An Instructional Experience

I just finished my first term as a professor at Singapore Management University. I taught an undergraduate course called Computer as an Analysis Tool, which is on business modelling and data-driven decision support. I had about 130 students, in three sections of three classroom hours each per week. I have to say the whole thing was a very enriching experience. Of course, the reasons behind this statement will be expounded on, theorized and hypothesized – this is Unreal Blog, after all.

First things first though. Although I wanted to write about my teaching experience a while ago, I thought I would wait till I got the student feedback first. After all, students are the stakeholders, and my theories and hypotheses don’t mean much unless they felt that they derived some benefits out of my efforts. I was happy to see that I was rated well. About 20% of my students gave me the highest “Excellent” rating across all the metrics. About 30% gave me “Very Good” and another 30% gave me “Good.” In other words, an overwhelming 80% percent of my students rated me good or better. Surprisingly, this rating extended even to my weakest points – my presentation and speaking skills. This, of course, was all extremely gratifying.

That was the good news. The bad news is that with that kind of positive rating, I was still in the bottom 15 to 20% of all the instructors at my university! I think it speaks volumes of the quality of our professors, rather than the lack thereof in me. At least, I would like to think so. But, as any of my college buddies would understand, it is psychiatrically dangerous for an IITian to find himself in the 20 percentile range in any cohort, unless the cohort happens to be an IIT class. So this anomaly will have to be rectified, and rectified it shall be, in the years to come.

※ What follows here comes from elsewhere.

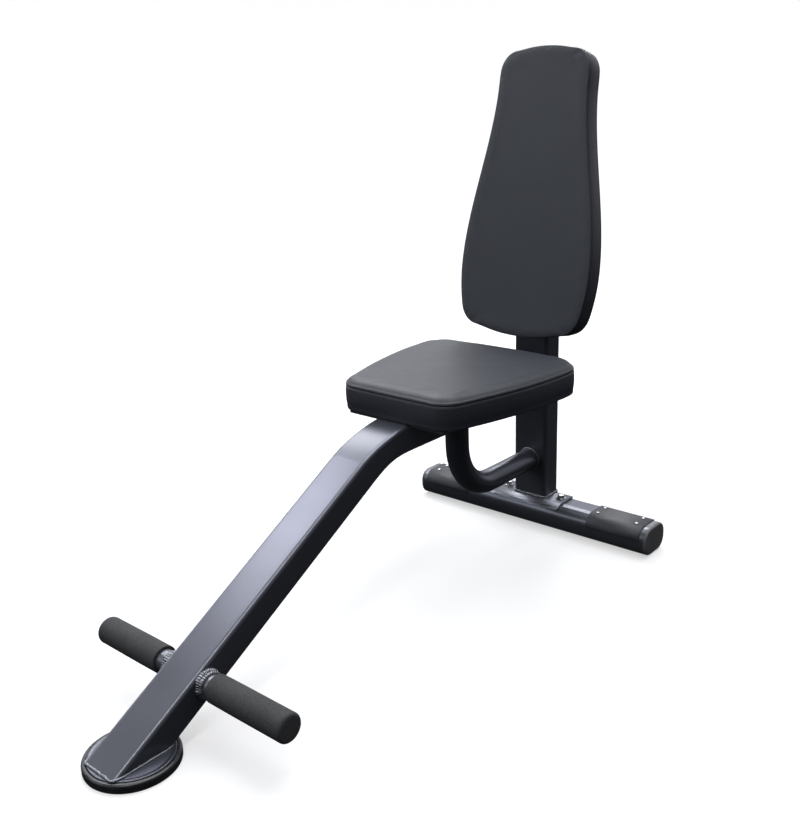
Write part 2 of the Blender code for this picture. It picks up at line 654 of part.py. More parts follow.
def back_pad():
    place = back_frame()
    board = cushion_pieces("back", back_outline, BACK_THICKNESS - BACK_CROWN, BACK_CROWN, wood, place)
    tube_front = place.inverted() @ (upright_path()[-1][0]
                                     + place.to_3x3() @ Vector((0, 0, UPRIGHT_DEPTH / 2)))
    plate_back = tube_front.z + GAP
    plate_front = -GAP
    spots = []
    for plate_name, along in PLATE_AT.items():
        plan = rounded_rectangle(PLATE_WIDTH, PLATE_HEIGHT, PLATE_CORNER, 1)
        plate = extruded("back_plate_" + plate_name, plan, plate_back, plate_front, paint,
                         place @ at(0, along, 0))
        sides = [at(side * BACK_BOLT_X, along, 0) for side in SIDES.values()]
        cut(plate, "plate_drill_" + plate_name, [place @ spot for spot in sides], M8_RADIUS + 2 * GAP,
            4 * abs(plate_back))
        for side_name, side in SIDES.items():
            tag = "%s_%s" % (plate_name, side_name)
            head = place @ at(side * BACK_BOLT_X, along, plate_back - GAP) @ Matrix.Rotation(math.pi, 4, "X")
            hex_bolt("back_bolt_" + tag, head,
                     M8_RADIUS, M8_HEAD_RADIUS, M8_HEAD_HEIGHT, BACK_BOLT_LENGTH, steel)
            tee_nut("back_tee_nut_" + tag, place @ at(side * BACK_BOLT_X, along, 0))
            spots.append(at(side * BACK_BOLT_X, along, BOARD_THICKNESS / 2))
    cut_in_pad(board, "back_board_drill", spots, place)


# ---------------------------------------------------------------- the bench

remove_everything()

paint = material("graphite_paint", (0.060, 0.064, 0.078), 0.32, 0.55)
leather = material("charcoal_vinyl", (0.036, 0.042, 0.050), 0.50, 0.0)
foam = material("cushion_foam", (0.62, 0.60, 0.52), 0.95, 0.0)
rubber = material("black_rubber", (0.045, 0.045, 0.047), 0.75, 0.0)
plastic = material("cap_plastic", (0.050, 0.050, 0.055), 0.50, 0.0)
steel = material("zinc_steel", (0.66, 0.66, 0.66), 0.28, 1.0)
wood = material("plywood", (0.035, 0.033, 0.032), 0.80, 0.0)

front_y = FOOT_Y - FOOT_RADIUS
tube_end, tube_direction = upright_path()[-1]
rear_corner = tube_end + tube_direction * CAP_STEP + Vector((0, tube_direction.z, 0)) * UPRIGHT_DEPTH / 2
bench = bpy.data.objects.new("bench", None)
bpy.context.collection.objects.link(bench)
bench.location = (0, -(front_y + rear_corner.y) / 2, 0)

rear_base()
base_fittings()
front_foot()
spine()
foot_pegs()
upright()
brace()
seat()
back_pad()
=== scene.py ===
# Looks of the utility bench: upholstery, powder coat, welds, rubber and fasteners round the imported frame.
import json
import math

import bmesh
import bpy
import numpy as np
from mathutils import Matrix, Vector, noise


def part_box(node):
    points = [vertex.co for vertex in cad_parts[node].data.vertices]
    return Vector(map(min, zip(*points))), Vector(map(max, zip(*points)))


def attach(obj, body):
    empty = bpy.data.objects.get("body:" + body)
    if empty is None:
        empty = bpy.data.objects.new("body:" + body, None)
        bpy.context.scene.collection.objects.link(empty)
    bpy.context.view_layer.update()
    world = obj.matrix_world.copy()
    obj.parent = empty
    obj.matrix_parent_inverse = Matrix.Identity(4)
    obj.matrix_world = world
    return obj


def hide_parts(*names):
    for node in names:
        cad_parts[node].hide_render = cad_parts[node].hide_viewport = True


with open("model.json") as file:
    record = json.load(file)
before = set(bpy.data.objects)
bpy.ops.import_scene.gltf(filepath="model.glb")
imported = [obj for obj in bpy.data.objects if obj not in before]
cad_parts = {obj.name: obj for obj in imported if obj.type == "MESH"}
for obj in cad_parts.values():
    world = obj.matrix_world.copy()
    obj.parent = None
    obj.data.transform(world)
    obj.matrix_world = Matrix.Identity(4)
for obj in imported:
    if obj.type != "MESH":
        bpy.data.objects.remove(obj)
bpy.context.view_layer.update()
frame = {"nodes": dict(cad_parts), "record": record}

SIDES = ("left", "right")
GAP = 0.0003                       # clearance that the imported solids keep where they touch

# camera, measured from the axis of the rear cross tube
CAMERA_PLACE = (1.1254, -1.7361, 0.9366)
CAMERA_YAW = math.radians(41.26)
CAMERA_PITCH = math.radians(18.574)
CAMERA_ROLL = math.radians(-2.115)
CAMERA_LENS = 41.89
SENSOR = 36.0

# upholstery
TOP_ROWS = 44                      # mesh cells across and along a pad's face
TOP_COLUMNS = 44
FULLNESS = 0.0010                  # how far the stuffed pad stands proud of its packed outline
STITCH_PITCH = 0.0046
STITCH_LENGTH = 0.0031
STITCH_RADIUS = 0.00036
HEM_WIDTH = 0.016
SWELL_FRAMES = 20                  # cloth steps that blow a pad up

# rear base
TUBE_SHOULDER = 0.025              # corner radius of the rear cross tube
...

Moving on to the theory – why is teaching an enriching calling, noble even? I think it is because of the immediacy between the profession and its stakeholders. The students are right there in front of you. What they think of you and how they respond to your performance as a teacher is immediately obvious and felt. A similar kind of immediacy exists between doctors and patients too, I guess. Probably between lawyers and their clients as well. But in teaching, you have a sense that you are influencing and shaping something bigger and much more permanent. You are influencing and orienting the arc of your students’ lives, and by extension, that of a future generation, and hopefully your influence is a positive and constructive one. In any case, the projection of your tiny influences is huge down the road. This may be the reason why we still remember our good teachers, thirty or forty years on. This also is the reason why teaching is different from a corporate career, where the overall profit motive and monetary incentives may seem a bit less worthy, more transient and too extrinsic. Even research, while immensely gratifying in terms of knowledge generation, is a bit less worthy because your additions are minuscule. The arc that you are trying to shape and orient through your efforts bends but unwillingly — unless you are an Einstein or a Feynman.

On a different note, I think teaching suits me for an entirely separate reason related to my personality. It goes like this. We people are social beings, and we put our fellow beings in various categories, at varying emotional distances from us. We have spouses, immediate family members, friends, extended family, people of your religion, race, from your country and so on, for whom we have varying levels of concern and connection. For me, all these categories fall in a very narrow band of emotional distance. Don’t get me wrong, I don’t think this is a great quality at all and I am certainly not recommending it to anybody. In fact, I think it makes personal connections and attachments almost impossible, diminishing (or even negating) the human condition that we are supposed to find ourselves in. Do not try this at home, for it’s lonesome road.

But, as luck would have it, my universal emotional distance happens to be almost exactly right for a teacher-student relationship. I am genuinely concerned about my students and their wellbeing. This concern of mine shone through in my interactions with them, and was reflected in their comments and feedback. I really want every single one of them to understand, learn, do well and succeed. But this concern is confined to the narrow context of the classroom. It is a concern devoid of a sense of responsibility. A perfect combination, in my opinion.